Promotional Interview with Nicola Beaumont

You have been invited to share you experience with our readers.

Name: Nicola Beaumont

Tell us about yourself – where you are from, how you got started writing, what you do when you are not writing (or anything you want our readers to know)

Originally, I’m from England, but I left there when I was a child. Now I make my home in the Southwest U.S. I can’t really remember a time I wasn’t writing something. I suppose the bug bit me when my grade school had a poetry writing project, and then I just never stopped writing—whether it was poetry, short stories, journalistic pieces, and later full-length fiction and non-fiction.

When I’m not writing, I’m reading and editing or doing some type of graphic design or ad layout work. I sleep sometimes, too!

What inspired you to write your first book?

The very first book I wrote was a romance. I had picked up a harlequin, read it, and thought, “This is simple; I can do this.” Hah! 50,000 words later, and a wake-up call as to how awful that book really was, I realized that to pen a novel is easy; to pen a novel that is actually good, is not so easy. That book was terrible…and so was the next…and the next. I don’t think I actually got the hang of how to effectively tell a tale until the third book.

How many books have you written?

I’ve finished five novels or novellas, and have others in various stages of outline or partial. Three of those five will probably never see publication. They were stepping stones to good writing.

How do you decide on their topic?

With fiction, my plots are usually a fancy that just comes to mind. I swirl them around until the basic premises are there, and then I begin writing. My characters do the rest.

With non-fiction, if the work isn’t commissioned, the idea usually comes from a life observation or experience.

Do you write to make money or for the love of writing?

Both! I want my love of writing to make me some money. Seriously, I write first for the love of writing. It is a gift to be able to tell a tale that will whisk someone away to an alternate reality for a time. Of course, I’m not opposed to making money, and so I do what I can to promote, and hope lots of people buy and enjoy my books.

My Christian works, on the other hand, I write solely for the glory of God (Well, everything I write is for His glory, but these in a more direct way). If I make money, that’s great, but if I don’t make money, yet some reader comes to know Christ more fully because of reading something I wrote, then that’s a greater reward than money.

What are some traditional methods of marketing you have used to gain visibility for you and your book(s)?

Gathering book reviews and placing magazine ads have to be the top of the traditional marketing methods I’ve used. Also, website advertising on high-traffic sites.

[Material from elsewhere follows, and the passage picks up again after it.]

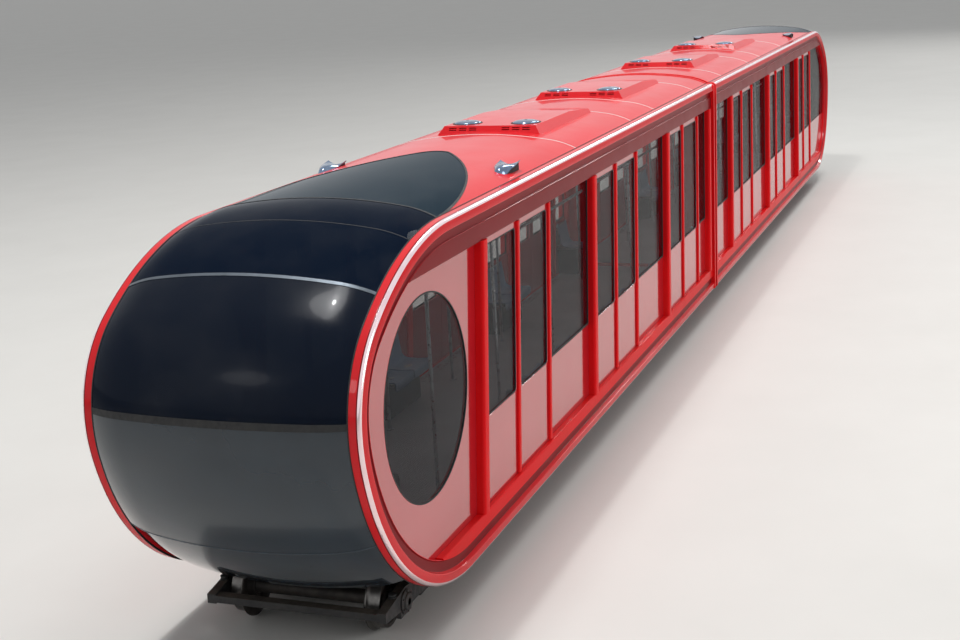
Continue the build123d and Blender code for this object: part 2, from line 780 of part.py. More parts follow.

What are some unique methods?

I don’t know if one would call this unique, but I’ve recently started utilizing book trailers. There’s a terrific site which is currently housing trailers for one year at no charge to the author. http://www.previewthebook.com The trailers there are top-notch quality.

I’m also looking into pod-casting, but instead of the pod casts coming from me, they will come from my characters.

Do you sell through a website?

Much of my work can be bought through my own website, http://www.inicola.net, and what’s not available from me directly is available online through the publisher’s site http://www.thewildrosepress.com or from Amazon, Fictionwise, and other online outlets.

Do you plan on writing additional books?

Always! I don’t think I will ever stop writing. I enjoy it too much.